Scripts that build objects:
——————
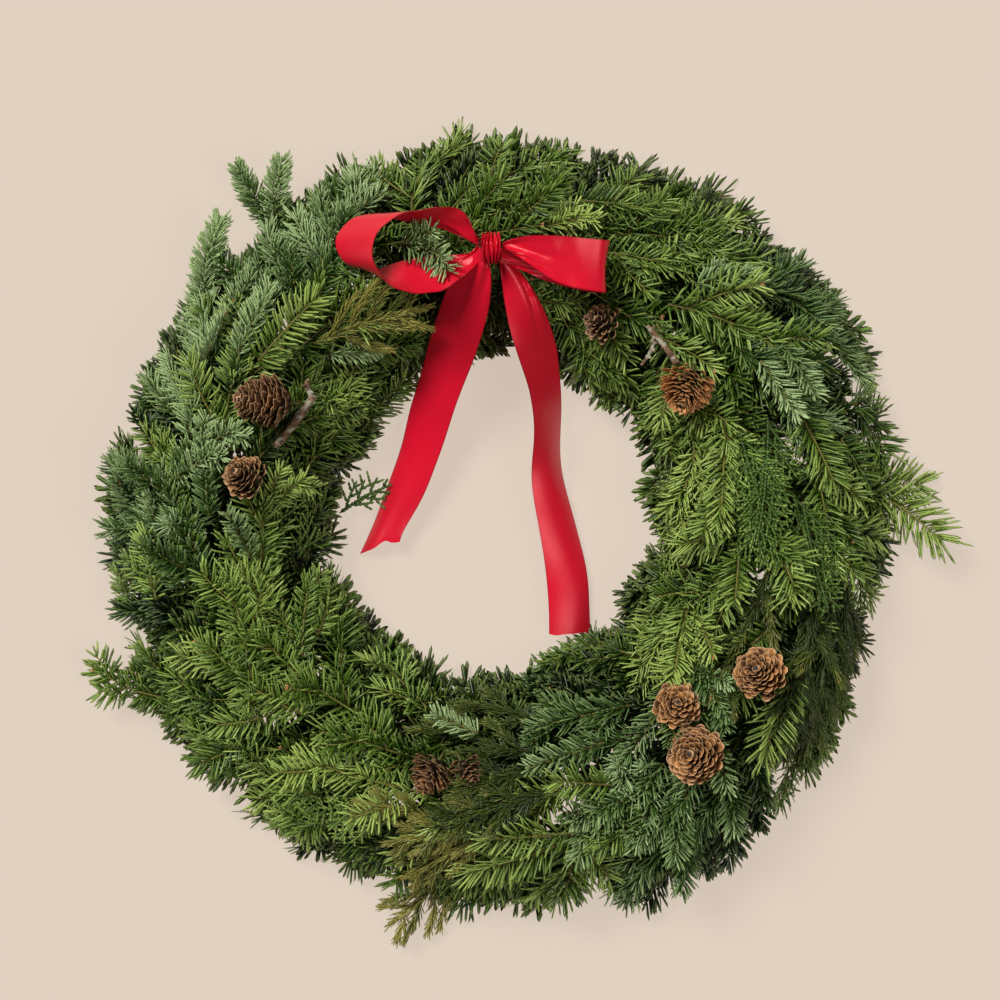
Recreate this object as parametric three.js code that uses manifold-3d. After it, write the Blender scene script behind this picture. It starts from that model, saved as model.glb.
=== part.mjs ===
// Fresh evergreen wreath with a red satin bow, lying on its back. Millimetres.
// +Z is out of the wreath's face, +Y is the top of the wreath and +X its right side.
// The bunches are numbered like the hours of a clock: 12 at the top, 3 at the right.
// Their tips run clockwise, and each bunch leans over the stems of the next one.

import * as THREE from 'three';
import { mergeVertices } from 'three/addons/utils/BufferGeometryUtils.js';
import Module from 'manifold-3d';

const wasm = await Module();
wasm.setup();

const gap = 0.4; // between pieces that touch

// Wire frame
const outerRailRadius = 176;
const innerRailRadius = 140;
const railWire = 4;
const railSteps = 60;
const railSides = 6;
const strapCount = 4;
const strapLength = 48;
const strapWidth = 12;
const strapThickness = 1.6;
const railHeight = strapThickness + gap + railWire / 2;

// Greens
const hourCount = 12;
const hourTurn = (2 * Math.PI) / hourCount;
const crownRadius = 190; // where the inner and the outer sprays meet
const channelRadius = 133; // the frame lies in a channel between here and the crown
const channelHeight = 7;
const greensGap = 2; // between one bunch and the next
const crownGap = 5; // between the inner and the outer spray of a bunch
const lean = 0.8; // how far a bunch leans clockwise for each millimetre of height
const flare = 7; // how far the tips spread past the reach, and the roots stay behind it
const rootSwell = 0.82; // height of a bunch at its root, as a share of its height at the tip
const spraySteps = 6;
const sprigSteps = 8;
const twigSides = 7;
const stemFullness = 0.22; // width of a sprig at its stem, as a share of its full width
const outerReach = [267, 273, 295, 274, 279, 303, 276, 270, 266, 276, 261, 266]; // at 12, 1, 2 ... 11 o'clock
const innerReach = [125, 122, 124, 114, 113, 111, 121, 107, 111, 109, 105, 123];
const innerSlope = [[0, 9], [0.5, 26], [1, 42], [1.5, 64], [2, 78]]; // 0 the hole, 1 the channel, 2 the crown
const outerSlope = [[0, 78], [0.3, 75], [0.62, 60], [0.86, 36], [1, 12]]; // 0 the crown, 1 the outer edge

// Binding wire
const bindingWire = 1;
const bindingTop = 34; // where it crosses the stems
const bindingWidth = 24; // of that crossing
const bindingBeside = 5; // how far it passes the middle of each rail
const wireSides = 6;

// Bow
const ribbonWidth = 38;
const ribbonThickness = 1.2;
const gatheredWidth = 18; // of a tail where it leaves the knot
const gatheredShare = 0.2; // of a tail's length, over which it opens to its full width
const tailSteps = 22;
const bowHeight = 86; // underside of the bow on the crown
const knot = { x: -1, y: 189, width: 18, length: 26, height: 24 };
const leftLoopSize = { length: 92, opening: 62, depth: 27, lean: 0.97, gap: 8 };
const rightLoopSize = { length: 74, opening: 26, drop: 7, height: 15 };
const loopFullness = 0.6; // how far the strands of a loop bulge, as a share of its opening
const loopSteps = 10;

const materials = {
  noble_fir: finish('#4f6b52', 0.62),
  grand_fir: finish('#4c7029', 0.55),
  cedar: finish('#3f5a2c', 0.65),
  juniper: finish('#4a4c2c', 0.7),
  cone: finish('#8b6242', 0.8),
  bark: finish('#85725d', 0.9),
  satin: finish('#cd1628', 0.35),
  frameWire: finish('#2c3a2b', 0.45, 0.7),
  tieWire: finish('#3a4a34', 0.4, 0.8),
};

const wreath = new THREE.Group();

function finish(color, roughness, metalness = 0) {
  return new THREE.MeshStandardMaterial({ color, roughness, metalness });
}

function add(name, geometry, material) {
  const mesh = new THREE.Mesh(geometry, material);
  mesh.name = name;
  wreath.add(mesh);
  return mesh;
}

// Hours run clockwise from the top, and the turn from +X runs anticlockwise.
function hourToTurn(hour) {
  return Math.PI / 2 - hour * hourTurn;
}

// A point at a radius and an hour, shifted sideways along the clock's direction.
function onClock(radius, hour, height, shift = 0) {
  const turn = hourToTurn(hour);
  return new THREE.Vector3(
    radius * Math.cos(turn) + shift * Math.sin(turn),
    radius * Math.sin(turn) - shift * Math.cos(turn),
    height,
  );
}

// A value listed for each hour, eased between the hours.
function atHour(list, hour) {
  const around = ((hour % hourCount) + hourCount) % hourCount;
  const before = Math.floor(around);
  const ease = THREE.MathUtils.smoothstep(around - before, 0, 1);
  return THREE.MathUtils.lerp(list[before], list[(before + 1) % hourCount], ease);
}

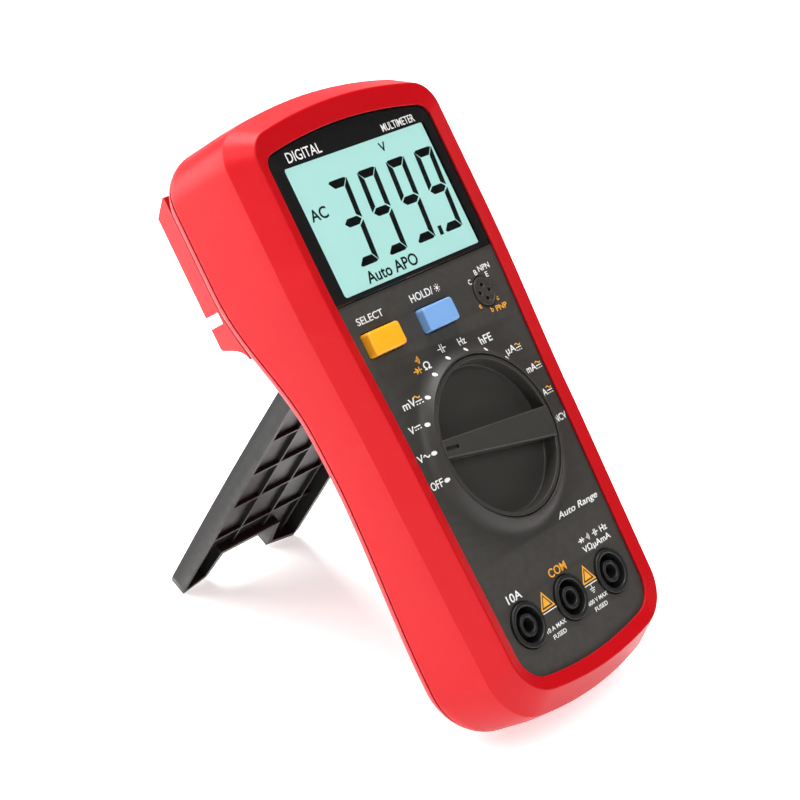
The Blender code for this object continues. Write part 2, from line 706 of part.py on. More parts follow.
——————
SET TASK →
Extract every line above exactly as it stands.

FULL OUTPUT →
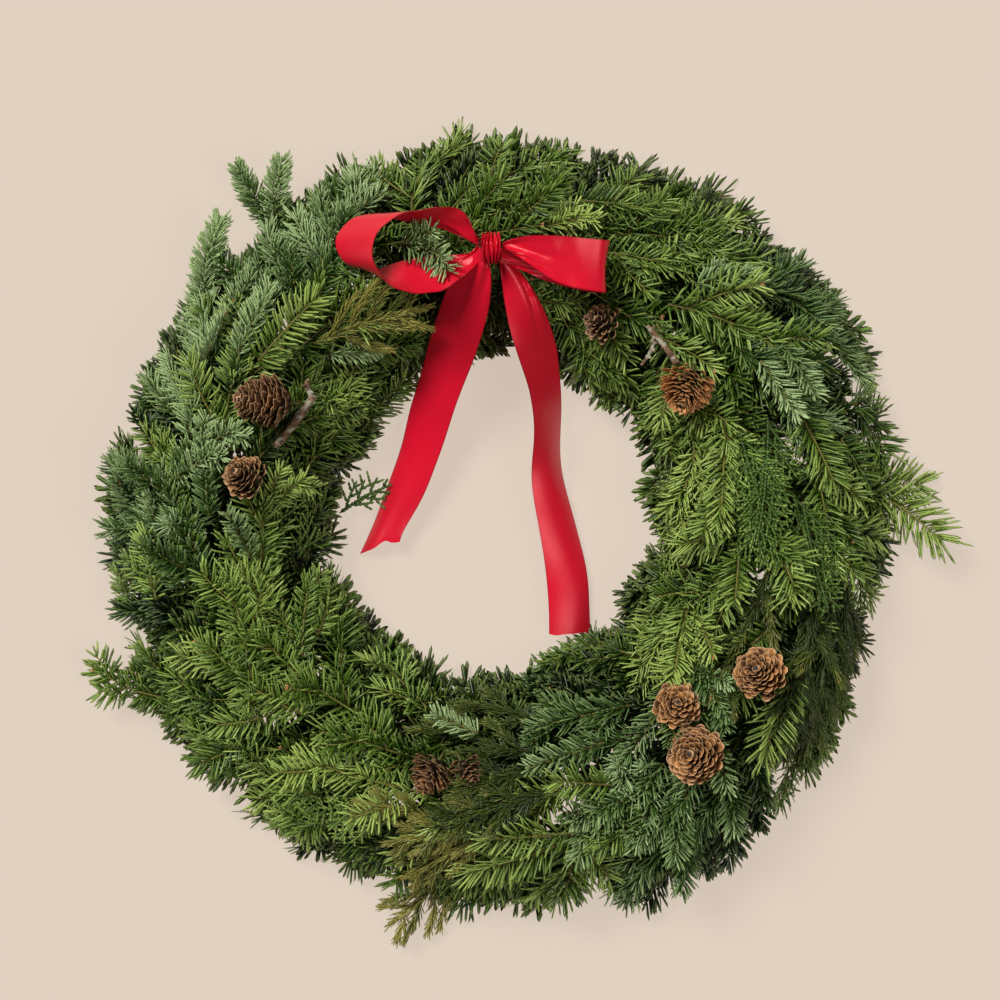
Recreate this object as parametric three.js code that uses manifold-3d. After it, write the Blender scene script behind this picture. It starts from that model, saved as model.glb.
=== part.mjs ===
// Fresh evergreen wreath with a red satin bow, lying on its back. Millimetres.
// +Z is out of the wreath's face, +Y is the top of the wreath and +X its right side.
// The bunches are numbered like the hours of a clock: 12 at the top, 3 at the right.
// Their tips run clockwise, and each bunch leans over the stems of the next one.

import * as THREE from 'three';
import { mergeVertices } from 'three/addons/utils/BufferGeometryUtils.js';
import Module from 'manifold-3d';

const wasm = await Module();
wasm.setup();

const gap = 0.4; // between pieces that touch

// Wire frame
const outerRailRadius = 176;
const innerRailRadius = 140;
const railWire = 4;
const railSteps = 60;
const railSides = 6;
const strapCount = 4;
const strapLength = 48;
const strapWidth = 12;
const strapThickness = 1.6;
const railHeight = strapThickness + gap + railWire / 2;

// Greens
const hourCount = 12;
const hourTurn = (2 * Math.PI) / hourCount;
const crownRadius = 190; // where the inner and the outer sprays meet
const channelRadius = 133; // the frame lies in a channel between here and the crown
const channelHeight = 7;
const greensGap = 2; // between one bunch and the next
const crownGap = 5; // between the inner and the outer spray of a bunch
const lean = 0.8; // how far a bunch leans clockwise for each millimetre of height
const flare = 7; // how far the tips spread past the reach, and the roots stay behind it
const rootSwell = 0.82; // height of a bunch at its root, as a share of its height at the tip
const spraySteps = 6;
const sprigSteps = 8;
const twigSides = 7;
const stemFullness = 0.22; // width of a sprig at its stem, as a share of its full width
const outerReach = [267, 273, 295, 274, 279, 303, 276, 270, 266, 276, 261, 266]; // at 12, 1, 2 ... 11 o'clock
const innerReach = [125, 122, 124, 114, 113, 111, 121, 107, 111, 109, 105, 123];
const innerSlope = [[0, 9], [0.5, 26], [1, 42], [1.5, 64], [2, 78]]; // 0 the hole, 1 the channel, 2 the crown
const outerSlope = [[0, 78], [0.3, 75], [0.62, 60], [0.86, 36], [1, 12]]; // 0 the crown, 1 the outer edge

// Binding wire
const bindingWire = 1;
const bindingTop = 34; // where it crosses the stems
const bindingWidth = 24; // of that crossing
const bindingBeside = 5; // how far it passes the middle of each rail
const wireSides = 6;

// Bow
const ribbonWidth = 38;
const ribbonThickness = 1.2;
const gatheredWidth = 18; // of a tail where it leaves the knot
const gatheredShare = 0.2; // of a tail's length, over which it opens to its full width
const tailSteps = 22;
const bowHeight = 86; // underside of the bow on the crown
const knot = { x: -1, y: 189, width: 18, length: 26, height: 24 };
const leftLoopSize = { length: 92, opening: 62, depth: 27, lean: 0.97, gap: 8 };
const rightLoopSize = { length: 74, opening: 26, drop: 7, height: 15 };
const loopFullness = 0.6; // how far the strands of a loop bulge, as a share of its opening
const loopSteps = 10;

const materials = {
  noble_fir: finish('#4f6b52', 0.62),
  grand_fir: finish('#4c7029', 0.55),
  cedar: finish('#3f5a2c', 0.65),
  juniper: finish('#4a4c2c', 0.7),
  cone: finish('#8b6242', 0.8),
  bark: finish('#85725d', 0.9),
  satin: finish('#cd1628', 0.35),
  frameWire: finish('#2c3a2b', 0.45, 0.7),
  tieWire: finish('#3a4a34', 0.4, 0.8),
};

const wreath = new THREE.Group();

function finish(color, roughness, metalness = 0) {
  return new THREE.MeshStandardMaterial({ color, roughness, metalness });
}

function add(name, geometry, material) {
  const mesh = new THREE.Mesh(geometry, material);
  mesh.name = name;
  wreath.add(mesh);
  return mesh;
}

// Hours run clockwise from the top, and the turn from +X runs anticlockwise.
function hourToTurn(hour) {
  return Math.PI / 2 - hour * hourTurn;
}

// A point at a radius and an hour, shifted sideways along the clock's direction.
function onClock(radius, hour, height, shift = 0) {
  const turn = hourToTurn(hour);
  return new THREE.Vector3(
    radius * Math.cos(turn) + shift * Math.sin(turn),
    radius * Math.sin(turn) - shift * Math.cos(turn),
    height,
  );
}

// A value listed for each hour, eased between the hours.
function atHour(list, hour) {
  const around = ((hour % hourCount) + hourCount) % hourCount;
  const before = Math.floor(around);
  const ease = THREE.MathUtils.smoothstep(around - before, 0, 1);
  return THREE.MathUtils.lerp(list[before], list[(before + 1) % hourCount], ease);
}

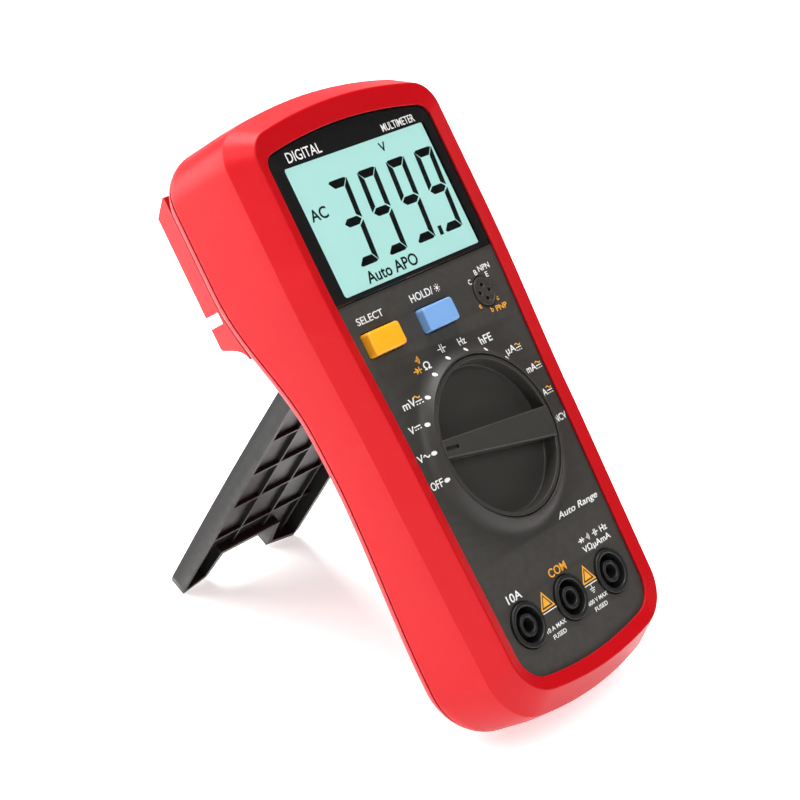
The Blender code for this object continues. Write part 2, from line 706 of part.py on. More parts follow.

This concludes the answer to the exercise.